The fuel-filter banjo fitting is the best place to grab fuel pressure, but it required pulling the battery to gain access. Surprisingly, we had good fuel pressure and an acceptable rate of flow from the fuel pump – at least up to the output side of the fuel filter. Fuel pressure would bleed off to varying levels with the pump off (after cranking).
Using a set of laboratory test tubes, we grabbed fuel samples at different stages of pumping out the fuel tank and included two examples of “fresh” gasoline to serve as the control portion of our experiment.
While taking a flow sample, we noticed that the color was not quite right. It smelled like fuel, but looked 10 years old. Mixing with water proved the fuel had no ethanol in it, so it probably was old. After about five gallons of pumping, we started to get clear, clean-looking fuel. It still didn’t emulsify water well, so we pumped the tank dry, added five gallons of new fuel and the car still would not achieve any appreciable rpm over idle.

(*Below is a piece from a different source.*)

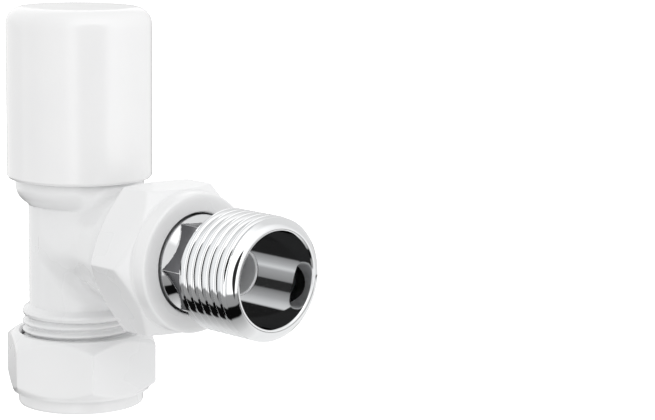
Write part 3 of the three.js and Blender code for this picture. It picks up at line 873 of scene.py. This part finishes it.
def softbox_and_strips(nodes, links, direction, x, y, z):
    """A large softbox, and strips on the ground that fan out from the line on through the view."""
    edge = toward(nodes, links, direction, SOFTBOX_EDGE, [(-0.04, 0.0), (0.04, 1.0)])
    reach = toward(nodes, links, direction, SOFTBOX_REACH, [(0.0, SURROUND), (0.75, SOFTBOX)])
    left = grey_ramp(nodes, links, x, -1, 1, [(-0.65, 1.25), (-0.45, SURROUND)])
    softbox = mixed(nodes, links, edge, left, reach)
    rise = combined(nodes, links, "ADD", z, -FAN_Z)
    run = combined(nodes, links, "ADD", y, -FAN_Y)
    run = combined(nodes, links, "MINIMUM", run, -0.02)
    fan = combined(nodes, links, "DIVIDE", rise, run)
    strips = grey_ramp(nodes, links, fan, 0, 2,
                       [(0.14, 0.36), (0.33, 0.32), (0.36, 0.004), (0.60, 0.004), (0.66, 0.42),
                        (1.2, 0.8), (2.0, 1.0)])
    above = grey_ramp(nodes, links, fan, -1, 1, [(0.09, 1.0), (0.13, 0.0)])
    return mixed(nodes, links, above, strips, softbox)


def bore_bands(nodes, links, y, z):
    """Bands by height, which the wall of the tail's bore picks up, dark on the far side."""
    bands = grey_ramp(nodes, links, z, -1, 1,
                      [(-0.48, 0.02), (-0.44, 0.36), (-0.28, 0.60), (-0.17, 0.90), (-0.08, 0.50),
                       (0.17, 0.34), (0.21, 0.03), (0.42, 0.03), (0.46, 0.27), (0.60, 0.50), (0.69, 0.85)])
    far_side = grey_ramp(nodes, links, y, -1, 1, [(-0.10, 0.0), (-0.04, 1.0)])
    return mixed(nodes, links, far_side, bands, FAR_SHADE)


def mirrored_light(nodes, links, direction, bounces):
    """What gloss mirrors. The bands show from the second reflection on, and the third is dark."""
    parts = nodes.new("ShaderNodeSeparateXYZ")
    links.new(direction, parts.inputs["Vector"])
    x, y, z = (parts.outputs[k] for k in "XYZ")
    second = combined(nodes, links, "GREATER_THAN", bounces, 1.5)
    third = combined(nodes, links, "GREATER_THAN", bounces, 2.5)
    flag = toward(nodes, links, direction, FLAG, [(0.89, 0.0), (0.92, 1.0)])
    beyond = grey_ramp(nodes, links, x, -1, 1, [(0.665, 0.0), (0.69, 1.0)])
    beyond = mixed(nodes, links, second, NOTHING, beyond)
    straight_on = toward(nodes, links, direction, STRAIGHT_ON, [(0.942, 0.0), (0.963, 1.0)])
    light = softbox_and_strips(nodes, links, direction, x, y, z)
    light = mixed(nodes, links, flag, light, FLAG_SHADE)
    light = mixed(nodes, links, beyond, light, bore_bands(nodes, links, y, z))
    light = mixed(nodes, links, straight_on, light, VIEW_SHADE)
    return mixed(nodes, links, third, light, FLAG_SHADE)


def make_world():
    """Studio surroundings: white to the camera, soft light for paint, and what gloss mirrors."""
    world = bpy.data.worlds.new("studio")
    bpy.context.scene.world = world
    world.use_nodes = True
    nodes, links = world.node_tree.nodes, world.node_tree.links
    direction = nodes.new("ShaderNodeTexCoord").outputs["Generated"]
    ray = nodes.new("ShaderNodeLightPath")
    mirrored = mirrored_light(nodes, links, direction, ray.outputs["Glossy Depth"])
    # paint is lit a little more from the right of the view, and from above
    soft = toward(nodes, links, direction, FROM_THE_RIGHT, [(-1.0, 0.84), (0.0, 0.99), (1.0, 1.12)])
    light = mixed(nodes, links, ray.outputs["Is Glossy Ray"], soft, mirrored)
    light = mixed(nodes, links, ray.outputs["Is Camera Ray"], light, WHITE)
    links.new(light, nodes["Background"].inputs["Color"])


def make_key_light():
    """One soft round light, which gloss doesn't mirror."""
    lamp = bpy.data.lights.new("key", "AREA")
    lamp.shape = "DISK"
    lamp.size = 0.30
    lamp.energy = 0.33
    where, target = Vector((0.45, -0.20, 0.40)), Vector((0.01, 0, 0.035))
    light = bpy.data.objects.new("key", lamp)
    light.location = where
    light.rotation_mode = "QUATERNION"
    light.rotation_quaternion = (target - where).to_track_quat("-Z", "Y")
    light.visible_glossy = False
    bpy.context.scene.collection.objects.link(light)


def floor_material():
    material, nodes, links, shader = new_material("pale_floor")
    grain = textured(nodes, links, "ShaderNodeTexNoise", Scale=3.0, Detail=2.0)
    tint = tinted(nodes, links, grain.outputs["Fac"], (0.93, 0.93, 0.93), (0.95, 0.95, 0.95))
    links.new(tint, shader.inputs["Base Color"])
    shader.inputs["Roughness"].default_value = 0.9
    shader.inputs["Emission Color"].default_value = WHITE
    shader.inputs["Emission Strength"].default_value = 0.45
    return material


def make_floor():
    """A pale floor, low enough for the compression nut to come down without meeting it."""
    corners = [(-FLOOR_REACH, -FLOOR_REACH, 0), (FLOOR_REACH, -FLOOR_REACH, 0),
               (FLOOR_REACH, FLOOR_REACH, 0), (-FLOOR_REACH, FLOOR_REACH, 0)]
    mesh = bpy.data.meshes.new("floor")
    mesh.from_pydata(corners, [], [(0, 1, 2, 3)])
    mesh.materials.append(floor_material())
    floor = bpy.data.objects.new("floor", mesh)
    bpy.context.scene.collection.objects.link(floor)
    floor.location.z = -FLOOR_DROP
    floor.visible_glossy = False
    floor.visible_diffuse = False


def aim(azimuth, elevation):
    """Direction from the valve toward a viewer at this azimuth and elevation."""
    a, e = math.radians(azimuth), math.radians(elevation)
    return Vector((math.sin(a) * math.cos(e), -math.cos(a) * math.cos(e), math.sin(e)))


def make_camera():
    """The camera at the photograph's viewing angle, with the valve left of the middle."""
    lens = bpy.data.cameras.new("camera")
    lens.sensor_width = 36
    lens.lens = 119.2
    lens.clip_start = 0.01
    lens.clip_end = 20
    camera = bpy.data.objects.new("camera", lens)
    bpy.context.scene.collection.objects.link(camera)
    bpy.context.scene.camera = camera
    camera.location = Vector((0, 0, TAIL_AXIS_Z * MM)) + aim(51.8, 10.32) * 0.3932
    camera.rotation_mode = "QUATERNION"
    roll = Matrix.Rotation(math.radians(0.74), 3, "Z").to_quaternion()
    camera.rotation_quaternion = (-aim(45.2, 9.575)).to_track_quat("-Z", "Y") @ roll


# ---------------------------------------------------------------- the scene

make_body()
make_union_nut()
make_compression_nut()
make_tail()
make_o_rings()
make_turned_rings()
make_split_rings()
make_bonnet()
make_gland_nut()
make_spindle()
make_disc()
make_screw()
make_cap()
make_world()
make_key_light()
make_floor()
make_camera()

scene = bpy.context.scene
scene.view_settings.view_transform = "Standard"
scene.cycles.max_bounces = 12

At that point, I determined there must be a blockage at the injectors themselves. We removed the intake plenum and pulled the fuel rail. We found a sludgy, reddish brown substance blocking all the injector intake ports, each injector to a different degree. We cleaned out the fuel rail, the line down to the fuel filter and replaced the fuel filter and the other five spark plugs, and normal engine operation resumed.
I know now that the engine couldn’t combust completely because the original spark plugs were wet due to the fuel mix being so lean. The injectors were dribbling out fuel, not spraying fuel. Over time, the incomplete combustions snuffed out the plug’s ability to ignite, and it stayed wet.
We never identified the source of the contaminant. The vehicle’s owner played coy when we asked about what he was using for fuel or fuel additives, and he also didn’t seem eager to blame the last gas station where he filled up. My suspicion was that the young driver found five gallons of old gasoline in the family shed and figured, “What could it hurt?”
An extreme case of fuel contamination had plugged up the injectors.
The difficulty in these types of jobs is getting paid. With three hours of perceived testing time spent, we did eclipse our expected one-hour time. I say “perceived” because some of the testing time was disassembly time. If we hadn’t pulled the battery to access the fuel filter or pulled the intake to access the fuel rail, our diagnosis could have been completed much faster.
The key is showing the customer testing results, explaining how much additional time is needed and why. Aside from the professional aspect of keeping the customer informed, it makes them feel involved. This creates a sense of value for the money they’re spending.